In a recent study published in the Radiology Journal, researchers performed a prospective exploratory analysis to assess the performance of artificial intelligence (AI)-based ChatGPT on radiology board–style examination questions between February 25 and March 3, 2023.
Study: Performance of ChatGPT on a Radiology Board-style Examination: Insights into Current Strengths and Limitations. Image Credit: MMDCreative/Shutterstock.com
Background
ChatGPT, based on GPT-3.5, is a general large language model (LLM) pre-trained on >45 terabytes of textual data using deep neural networks.
Though not trained in medical data, ChatGPT has shown immense potential in medical data writing and education. Accordingly, physicians are already using ChatGPT with search engines to search for medical information.
ChatGPT is under investigation for its potential use in simplifying radiology reports and aiding clinical decision-making.
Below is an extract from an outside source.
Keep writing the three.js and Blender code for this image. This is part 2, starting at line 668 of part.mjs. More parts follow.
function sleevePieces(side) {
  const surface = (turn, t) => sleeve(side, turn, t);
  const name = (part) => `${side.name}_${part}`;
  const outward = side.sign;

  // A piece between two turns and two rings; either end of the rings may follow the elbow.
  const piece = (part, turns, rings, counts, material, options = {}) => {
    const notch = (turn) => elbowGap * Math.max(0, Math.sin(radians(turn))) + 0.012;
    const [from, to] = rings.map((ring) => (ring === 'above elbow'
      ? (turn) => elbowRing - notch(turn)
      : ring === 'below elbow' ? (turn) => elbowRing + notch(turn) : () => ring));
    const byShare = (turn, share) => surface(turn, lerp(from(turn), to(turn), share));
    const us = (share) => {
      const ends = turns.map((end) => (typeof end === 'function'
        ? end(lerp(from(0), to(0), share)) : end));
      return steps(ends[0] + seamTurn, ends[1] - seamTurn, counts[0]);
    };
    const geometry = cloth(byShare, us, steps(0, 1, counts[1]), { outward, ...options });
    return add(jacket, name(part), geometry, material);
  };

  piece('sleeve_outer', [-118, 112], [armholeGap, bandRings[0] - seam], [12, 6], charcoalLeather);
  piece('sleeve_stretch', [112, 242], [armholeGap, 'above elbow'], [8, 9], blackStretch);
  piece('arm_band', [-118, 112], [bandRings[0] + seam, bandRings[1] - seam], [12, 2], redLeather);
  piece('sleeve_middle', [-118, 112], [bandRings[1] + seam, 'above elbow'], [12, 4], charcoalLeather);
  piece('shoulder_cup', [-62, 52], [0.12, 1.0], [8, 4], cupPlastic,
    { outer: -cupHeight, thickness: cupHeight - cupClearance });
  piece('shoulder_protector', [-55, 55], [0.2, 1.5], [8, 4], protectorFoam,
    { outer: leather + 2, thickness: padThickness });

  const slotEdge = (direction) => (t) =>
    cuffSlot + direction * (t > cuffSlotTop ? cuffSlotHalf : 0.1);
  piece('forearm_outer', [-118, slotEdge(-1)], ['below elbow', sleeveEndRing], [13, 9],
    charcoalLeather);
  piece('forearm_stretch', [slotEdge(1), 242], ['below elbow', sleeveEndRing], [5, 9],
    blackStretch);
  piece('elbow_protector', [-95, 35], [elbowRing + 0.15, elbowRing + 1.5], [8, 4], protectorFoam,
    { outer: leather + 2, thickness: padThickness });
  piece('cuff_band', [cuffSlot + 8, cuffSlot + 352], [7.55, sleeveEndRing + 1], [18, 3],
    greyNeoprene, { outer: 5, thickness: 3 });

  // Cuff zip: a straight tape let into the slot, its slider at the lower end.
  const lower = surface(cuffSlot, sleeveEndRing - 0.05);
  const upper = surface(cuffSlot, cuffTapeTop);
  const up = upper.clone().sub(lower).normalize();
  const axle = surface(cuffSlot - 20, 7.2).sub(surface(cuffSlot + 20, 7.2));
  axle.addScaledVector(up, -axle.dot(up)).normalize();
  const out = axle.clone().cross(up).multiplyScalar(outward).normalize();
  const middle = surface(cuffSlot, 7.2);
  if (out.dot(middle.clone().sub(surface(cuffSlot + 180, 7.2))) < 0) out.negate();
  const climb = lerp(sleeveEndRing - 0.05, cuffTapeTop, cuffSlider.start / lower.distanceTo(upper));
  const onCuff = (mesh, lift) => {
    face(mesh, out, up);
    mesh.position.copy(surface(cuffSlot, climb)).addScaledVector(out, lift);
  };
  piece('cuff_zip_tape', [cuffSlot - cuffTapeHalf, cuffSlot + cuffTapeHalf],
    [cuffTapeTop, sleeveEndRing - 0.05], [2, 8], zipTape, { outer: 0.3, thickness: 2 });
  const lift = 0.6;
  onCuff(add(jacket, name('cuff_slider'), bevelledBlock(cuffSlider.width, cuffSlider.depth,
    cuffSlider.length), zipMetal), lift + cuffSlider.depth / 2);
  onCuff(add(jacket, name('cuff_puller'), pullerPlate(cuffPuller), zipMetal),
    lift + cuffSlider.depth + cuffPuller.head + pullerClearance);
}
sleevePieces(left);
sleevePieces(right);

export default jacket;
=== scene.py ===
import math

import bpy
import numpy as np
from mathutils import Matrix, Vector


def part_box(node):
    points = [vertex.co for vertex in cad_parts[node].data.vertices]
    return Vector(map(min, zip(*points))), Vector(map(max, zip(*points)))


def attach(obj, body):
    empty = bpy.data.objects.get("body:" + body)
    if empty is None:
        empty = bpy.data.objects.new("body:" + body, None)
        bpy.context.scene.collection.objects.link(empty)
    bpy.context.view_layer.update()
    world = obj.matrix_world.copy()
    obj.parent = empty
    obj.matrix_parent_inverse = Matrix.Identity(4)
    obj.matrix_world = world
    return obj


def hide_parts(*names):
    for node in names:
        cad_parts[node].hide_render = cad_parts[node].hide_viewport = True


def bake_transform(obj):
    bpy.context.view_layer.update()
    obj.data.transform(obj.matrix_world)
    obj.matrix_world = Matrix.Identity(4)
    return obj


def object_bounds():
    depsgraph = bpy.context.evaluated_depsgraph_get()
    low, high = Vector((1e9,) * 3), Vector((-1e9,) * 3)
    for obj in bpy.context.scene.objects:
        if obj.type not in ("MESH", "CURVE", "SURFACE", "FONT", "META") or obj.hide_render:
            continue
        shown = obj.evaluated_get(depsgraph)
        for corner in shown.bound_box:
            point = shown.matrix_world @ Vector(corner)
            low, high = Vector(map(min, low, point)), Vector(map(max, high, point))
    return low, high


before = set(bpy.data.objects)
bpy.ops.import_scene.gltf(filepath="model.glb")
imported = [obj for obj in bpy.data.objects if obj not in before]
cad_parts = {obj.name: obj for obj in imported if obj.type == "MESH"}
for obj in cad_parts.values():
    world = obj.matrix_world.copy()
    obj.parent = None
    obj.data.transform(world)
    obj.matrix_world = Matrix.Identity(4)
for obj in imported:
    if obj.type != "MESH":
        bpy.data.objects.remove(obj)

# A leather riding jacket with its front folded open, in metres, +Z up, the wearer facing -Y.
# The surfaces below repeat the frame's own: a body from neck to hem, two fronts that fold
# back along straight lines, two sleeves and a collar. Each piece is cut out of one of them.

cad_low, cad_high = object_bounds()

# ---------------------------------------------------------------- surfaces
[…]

Additionally, it could help educate radiology students, perform differential and computer-aided diagnoses, and in disease classification.
ChatGPT recognizes relationships and patterns between words across its enormous training data to generate human-like responses.
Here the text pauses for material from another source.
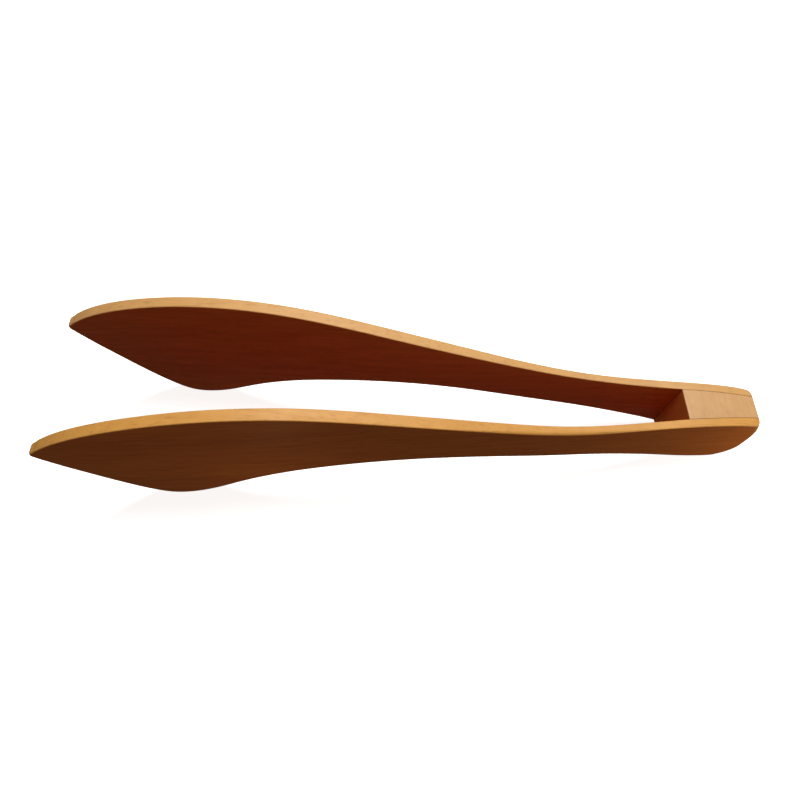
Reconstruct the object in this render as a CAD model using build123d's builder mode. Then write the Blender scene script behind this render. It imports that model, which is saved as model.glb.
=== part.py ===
from build123d import *
import os

os.makedirs("parts", exist_ok=True)

# Wooden kitchen tongs: two thin springy arms glued to a wedge block at the tail.
# Millimetres. X runs along the tongs with the tail at +X, Y across them, Z up.
# They stand on the lower edges of the arms and are the same on both sides of Y = 0.
# The arms bend as leaf springs, so each is parted at its thin neck into a heel, which
# stays with the block, and a blade, which turns about the neck.

# ---- driving dimensions ----
LENGTH = 299.6  # tail end to blade tips
BLOCK_LENGTH = 35.9  # wedge block, measured from the tail end
TAIL_HALF_GAP = 5.0  # inner face of an arm from the middle plane, at the tail end
THROAT_HALF_GAP = 7.3  # the same at the block's front face
GLUE_THICKNESS = 0.15  # film between the block and each arm
FLEX_STATION = 70.0  # where an arm bends, measured from the tail end
FLEX_GAP = 0.3  # parting between heel and blade
TAIL_CORNER_RADIUS = 2.6  # outer upright corner of an arm at the tail
EDGE_EASING = 0.6  # small chamfer around each blade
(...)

Though it could generate a factually incorrect response; however, so far, ChatGPT has performed exceptionally well on several professional examinations, e.g., the U.S. Medical Licensing Examination, without any domain-specific pretraining.
Though ChatGPT appears promising for applications in diagnostic radiology, including image analysis, the ChatGPT performance in the radiology domain remains unknown.
More importantly, radiologists must know the strengths and limitations of ChatGPT to use it confidently.
About the study
In the present study, researchers included 150 multiple-choice questions with one correct and three wrong answers, which matched the content, style, and difficulty level of the Canadian Royal College examination in diagnostic radiology and the American Board of Radiology Core and Certifying examinations.
These board examinations comprehensively assess conceptual knowledge of radiology and the ability to reason and make a clinical judgment(s).
Two board-certified radiologists independently reviewed these questions and ensured these questions matched specific criteria, e.g., questions did not have images, wrong answers were plausible and similar in length to the correct answer, etc.
At least 10% of questions originated from nine topics listed by the Canadian Royal College to ensure these multiple-choice questions were on topics that comprehensively covered the concept of radiology.
Two other board-certified radiologists classified those 150 multiple-choice questions by type using Bloom Taxonomy principles into lower-order or higher-order thinking.
The team entered all questions with their answer choices into ChatGPT to simulate real-world use and recorded all ChatGPT responses. The Royal College considers ≥70% on all written components as passing scores.
Another two board-certified radiologists subjectively assessed the language of each ChatGPT response for its level of confidence on a Likert scale on a one-to-four, where a score of four indicated high confidence and zero indicated no confidence.
Finally, the researchers also made qualitative observations of the behavior of ChatGPT when they prompted the model with the correct answer.
First, the researchers computed the overall performance of ChatGPT. Next, they compared its performance using Fisher exact test between question types and topics, e.g., related to physics or clinical type.
In addition, they performed subgroup analysis for subclassifications of higher-order thinking questions. The team had subclassified higher-order thinking questions into four groups, involving the description of imaging, clinical management, application of concepts, and disease associations.
Lastly, they used the Mann-Whitney U test to compare the confidence level of responses between correct and incorrect ChatGPT responses, where p-values less than 0.05 indicated a significant difference.
Study findings
ChatGPT nearly passed radiology board–style examination questions without images in this study and scored 69%.
The model performance was better on questions requiring lower-order thinking involving knowledge recall and basic understanding than those requiring higher-order thinking (84% vs. 60%).
However, it performed well on higher-order questions related to clinical management (89%), likely because a large amount of disease-specific patient-facing data is available on the Internet.
It struggled with higher-order questions involving the description of imaging results, calculation and classification, and application of concepts.
Also, ChatGPT performed poorly on physics questions relative to clinical questions (40% vs. 73%). ChatGPT used confident language consistently, even when incorrect (100%).
The tendency of ChatGPT to produce incorrect human-like responses with confidence is particularly dangerous if it is the sole source of information. This behavior limits the applicability of ChatGPT in medical education at present.
Conclusions
ChatGPT excelled on questions assessing basic knowledge and understanding of radiology, and without radiology-specific pretraining, it nearly passed (scored 69%) a radiology board–style examination without images.
However, radiologists must exercise caution and remain aware of the limitations of ChatGPT, including its tendency to present incorrect responses with 100% confidence. In other words, study findings do not support relying on ChatGPT for practice or education.
With future advancements in LLMs, the availability of applications built on LLMs with radiology-specific pretraining will increase. Overall, the study results are encouraging for the potential of LLMs-based models like ChatGPT in radiology.